The Living on Earth Almanac
Air Date: Week of August 20, 1999
This week, facts about... that American summertime tradition, the bar-be-que.
Transcript
CURWOOD: Though many Americans use them year-round, summer is prime time for back yard grills. More than three quarters of American households now own a barbecue, and together will light up about 3 billion times this year, twice as much as a decade ago. In the US, barbecuing got a boost in 1920, when Henry Ford accidentally invented the charcoal briquet, using wood scraps and sawdust from his car factory. Now we buy more than $400 million worth of charcoal each year. But the increasingly popular way to barbecue these days is also the more environmentally friendly way, with a gas grill. Charcoal grilling causes a lot more air pollution, mainly because of the volatile organic compounds found in charcoal lighter.

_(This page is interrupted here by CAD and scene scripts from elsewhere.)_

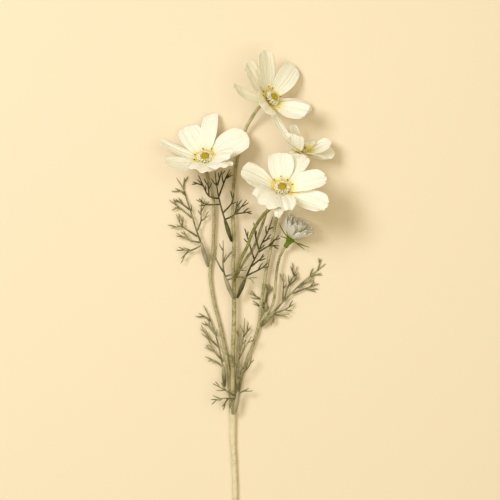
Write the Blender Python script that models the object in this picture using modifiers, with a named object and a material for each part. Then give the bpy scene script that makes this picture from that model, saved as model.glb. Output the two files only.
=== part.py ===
# Artificial cosmos spray lying flat: one taped stem, three branches, four open white
# blossoms, two buds and feathery leaves. Drawn in millimetres with the cut end at the
# origin and the blossoms toward +Y, then moved so the origin is the bottom centre.
import math

import bmesh
import bpy
import numpy as np
from mathutils import Vector

MM = 0.001

# Driving dimensions, millimetres
PETAL_THICKNESS = 0.4
PETAL_START = 4.2          # distance from the blossom's axis to a petal's claw
PETAL_LAYER = 0.06         # claw height gained per degree of rise, so petals stack as they open
TWIG_RADIUS = 0.75
CALYX_DEPTH = 9.0          # from the claw plane down to the calyx's foot
STEM_GAP = 0.4
STEM_PULL = 14.0           # a stem turns into line with the blossom's axis this far down
CURVE_SIDES = 2

WHITE = (0.95, 0.90, 0.72)
TAPE = (0.52, 0.46, 0.30)
LEAF_GREEN = (0.16, 0.17, 0.10)
CALYX_GREEN = (0.14, 0.22, 0.05)
OLIVE_YELLOW = (0.45, 0.33, 0.04)

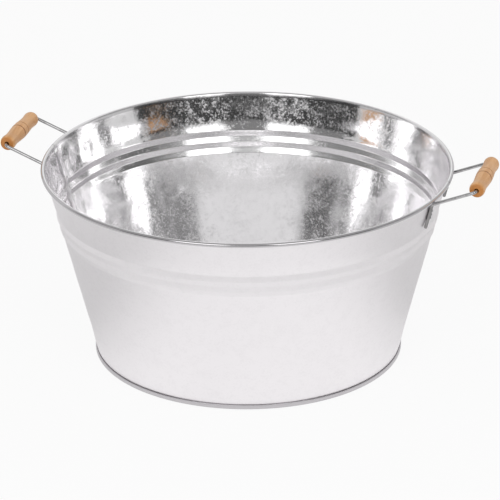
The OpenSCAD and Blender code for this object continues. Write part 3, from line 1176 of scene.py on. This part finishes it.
@dataclass
class Handle:
    """One fixed wire handle with its welds and turned grip, built at +x and turned for the other side.

    The weld is a run of drops beside each leg. Of each drop it is given how far down it lies, in pitches,
    and its size and how far it lies sideways, as shares of the weld's radius.
    """

    wire_finish: Material
    weld_finish: Material
    grip_finish: Material
    wire_r: float = 0.002
    reach: float = 0.042
    arm_angle: float = math.radians(22)
    arm_gap: float = 0.00035
    leg_drop: float = 0.038
    leg_gap: float = 0.0002
    bend_r: float = 0.004
    weld_drop: float = 0.0175
    weld_pitch: float = 0.0044
    weld_side: float = 0.0028
    weld_out: float = 0.0019
    weld_r: float = 0.0026
    weld_drops: tuple[tuple[float, float, float], ...] = (
        (0.0, 0.96, 0.0), (1.0, 1.02, 0.06), (1.95, 0.98, -0.08),
        (0.5, 0.55, -0.9), (2.6, 0.5, 0.2), (1.5, 0.5, -0.95))
    weld_voxel: float = 0.00022
    weld_clear: float = 0.00002
    grip_len: float = 0.092
    barrel_r: float = 0.010
    neck_r: float = 0.0087
    bulb_r: float = 0.0094
    face_r: float = 0.0065
    bulb_at: float = 0.0055
    neck_at: float = 0.018
    bore_r: float = 0.0028
    bore_chamfer: float = 0.0004
    end_play: float = 0.0008
    groove_pitch: float = 0.012
    groove_w: float = 0.0012
    groove_depth: float = 0.0005
    middle_flat: float = 0.002
    ring_points: int = 28
    end_steps: int = 6
    bend_steps: int = 10
    bulb_steps: int = 10
    neck_steps: int = 12
    barrel_steps: int = 10
    groove_steps: int = 4
    turn_steps: int = 64

    @property
    def arm_y(self) -> float:
        """Distance of an arm from the middle of the handle."""
        return self.grip_len / 2 + self.end_play + self.bend_r

    @property
    def grip_x(self) -> float:
        """Distance of the grip's axis from the tub's axis."""
        return SHEET.rim_r + self.reach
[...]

Manufacturers who sell these products in California have had to reformulate lighter fluid to meet the state's low VOC emission rules. The origin of the word barbecue is unknown. Some say it comes from barbacoa, the word Taino Indians use for their meat smoking apparatus. Others say it's French. Barbecue means "whiskers to tail," or the parts you're supposed to cook. Well, either way, the craze has spread quickly. Today barbecue contests are held not only in the United States but also in Ireland and even Estonia. And for this week, that's the Living on Earth Almanac.